|Image credits: Brewvolution, Epic Brewing, Rabbit Hole Brewing,|
Grapevine Craft Brewery, Noble Rey Brewing, On Rotation.
Looking back on the 2016 Big Texas Beer Fest (BTBF), which went down last weekend at its familiar locale in Fair Park, what more can said about an event that continues to outperform in its annual quest to deliver craft beer to the masses. Now in its fifth year, each installment has brought more breweries and more beer (140 and over 570, respectively, in 2016) to a market that didn't have much of either not so long ago, and in doing so it has helped to sow seeds of growth in a place once referred to as the craft beer wasteland that was Dallas-Fort Worth.
Of course, most who read this blog have been to BTBF a time or two, so I won't spend much time going over the particulars of the setup and supporting attractions, but I will comment on one thing that was new for 2016. For the first time in the festival's history, BTBF was a 2-day event, and I for one couldn't be happier with the change. While I would encourage first-timers to attend the Saturday session in order to experience the kind of raucous atmosphere that makes an event like this so fun and unique, this time around I found myself appreciating the more relaxed scene that Friday night had to offer. That's not to say I didn't miss the mass mockery that ensues when someone dares to drop their sample class, but at least for one night I enjoyed the dynamics of interacting with a smaller crowd.

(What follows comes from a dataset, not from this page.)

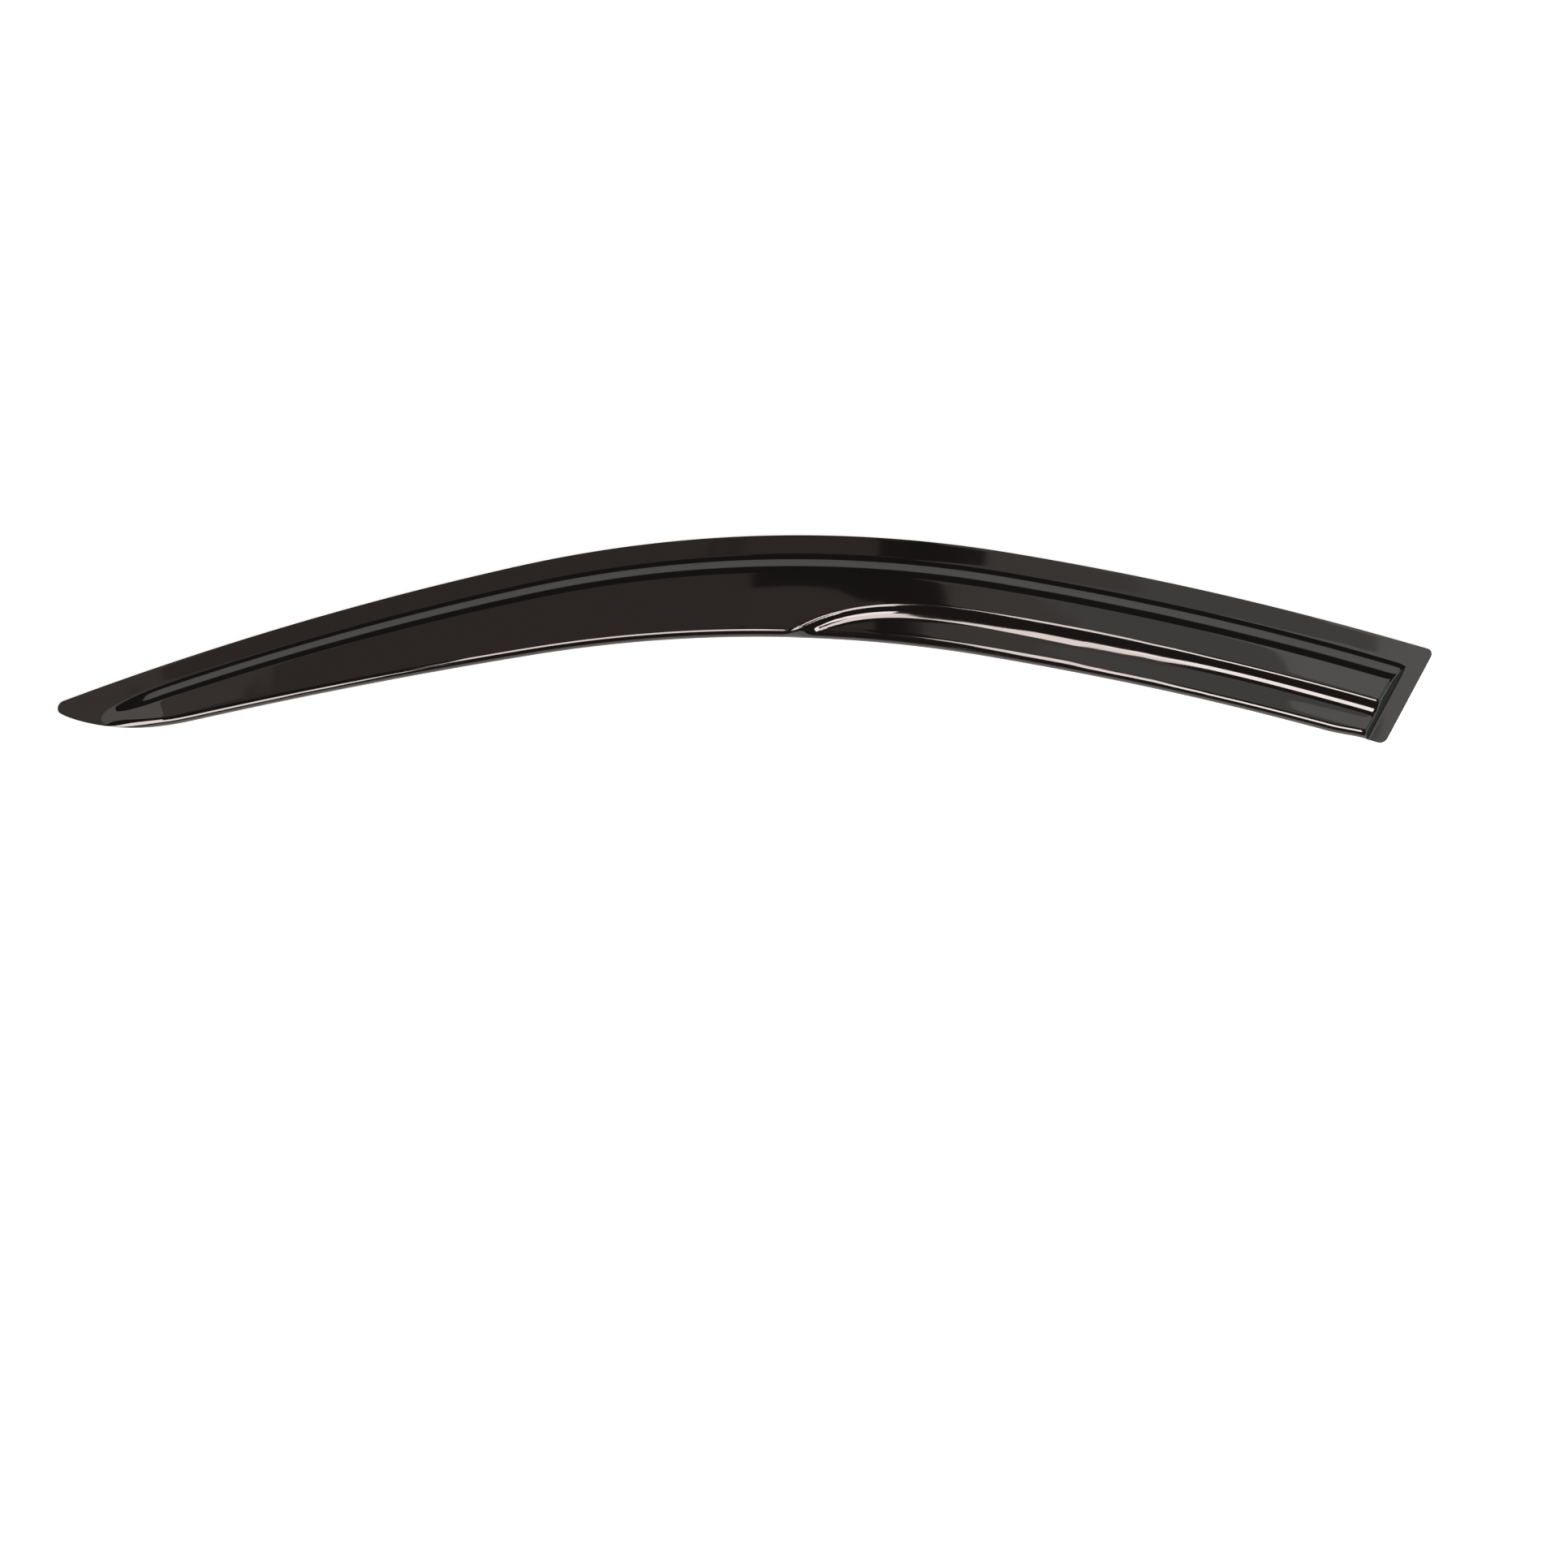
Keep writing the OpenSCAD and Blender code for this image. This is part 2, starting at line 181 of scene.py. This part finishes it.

As for the available beers, my customary approach in reviewing my sample card is to single out brews that I found to be noteworthy for one reason or another. I prefer to focus on the unfamiliar, so while beers like Firestone Walker 19 and Goose Island Regal Rye would be easy choices for a list of festival favorites, they're also beers most everyone already knows about. With that in mind, the hope is that you'll find something interesting in those I chose to talk about, which will then lead you to visit your local watering hole in order to try them for yourself.
- Epic Son of a Baptist: As the brewery's website suggests, the aptly named Son of a Baptist shares some similarities with its father, Big Bad Baptist. The Son, though, is built primarily to showcase its rotating coffee adder, and it also isn't barrel-aged like its Big Bad dad. Still, the result isn't any less rich and roasty, it's just a pour that's a little less potent than its predecessor.
- Noble Rey Boss Bitch: A beer that could have easily been overdone, Boss Bitch is one that seems to have been done just right. Brewed with pureed raspberries and cherries, the beer maintains a nice balance between the sweetness of the fruit and the bitterness of the dark malt components that make up the underlying porter.
- On Rotation Café Au Lait Coffee Milk Stout: Slightly re-formulated with additional chicory compared to earlier batches, what was an already tasty brew now has a fuller feel and richer overall character from front to back.
- Rabbit Hole's RYEteous Knight: In some ways, this was one of the rarest beers available at BTBF this year...because when is the last time you had a roggenbier? Live Oak brews one every March, and Saint Arnold produced one as part of its Icon Series, but as far as Texas-based brews are concerned that might be it. Even at the Great American Beer Festival, where around 3700 beers were made available to festival-goers in 2015, only one of those offered was a roggenbier. As for Rabbit Hole's effort, while a roggenbier can be thought of as a dunkelweizen brewed with rye instead of wheat, RYEteous Knight has a more restrained ester profile than some others I've had, which allows the rye-based grain bill to shine and the phenols from the yeast to come more into focus.
- Grapevine Brewers' Reserve - Double IPA: After loading up on some of the heavier malt bombs on the festival floor, I decided to seek out a hoppy alternative for a much-needed change of pace. Grapevine's Double IPA ended up being the one I decided on, and it very well may have been my favorite beer of the night. Bright and bursting with citrus, it seemed to put the emphasis on hop flavor and aroma, rather than bitterness.